The 14-year-old's return was in time for him to make a big impression at his new school, Covenant Classical, where the 5-foot-11 guard made varsity and earned the starting position in a matter of weeks.
But while Walker is still young, his success has not come without hard work. Walker typically spends about 20 hours a week outside of basketball practice working on his game, agility and fitness. Walker works with a trainer and also plays AAU ball in the offseason on the Charlotte Thunder.
While he was a standout performer at J.M. Alexander Middle in Huntersville, his work away from the school is where his game improved and where others started to take notice.
Walker's first major accomplishment came last year when he was recognized as one of the top seventh-graders at the "Adidas Phenom Camp.".
Walker also has basketball in his blood. His father was the all-time leading scorer at Statesville High and played Division II basketball at Shepherd College in West Virginia.

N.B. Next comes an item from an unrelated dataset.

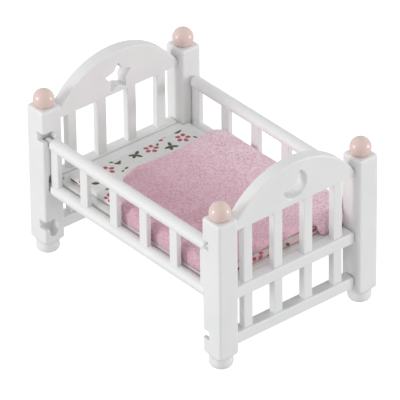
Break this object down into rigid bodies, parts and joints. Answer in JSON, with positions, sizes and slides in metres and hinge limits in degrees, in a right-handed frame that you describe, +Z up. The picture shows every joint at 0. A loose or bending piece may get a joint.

Walker's cousin, Johnny Newman, was an All-American at the University of Richmond before going on to play for the Charlotte Hornets and several other NBA teams in a solid career.
"I've learned a lot about the game from my father," said Walker. "He taught me the basics, but what's most important is he has taught to focus on what I can do, not to play outside of myself."
While Walker is still learning and growing every day, his career at Covenant Classical has started nicely. Walker was averaging eights points, four rebounds, four assists and nearly four steals per game for a much improved team that has started 3-3 against a tough non-conference slate.
"Every day is a learning experience for both Tim and myself," said Covenant Classical basketball coach Justin Kuralt. "If Tim continues to be a sponge for what we are teaching him, he has a chance to be one of those special players, that don't come around often."
Walker hopes his future will include a college basketball career at some level, but for now he is content to play the game he loves and work on getting better every day.
"I have come a long way in the last few years," said Walker. "But I still have a long way to go. I am still just a work in progress."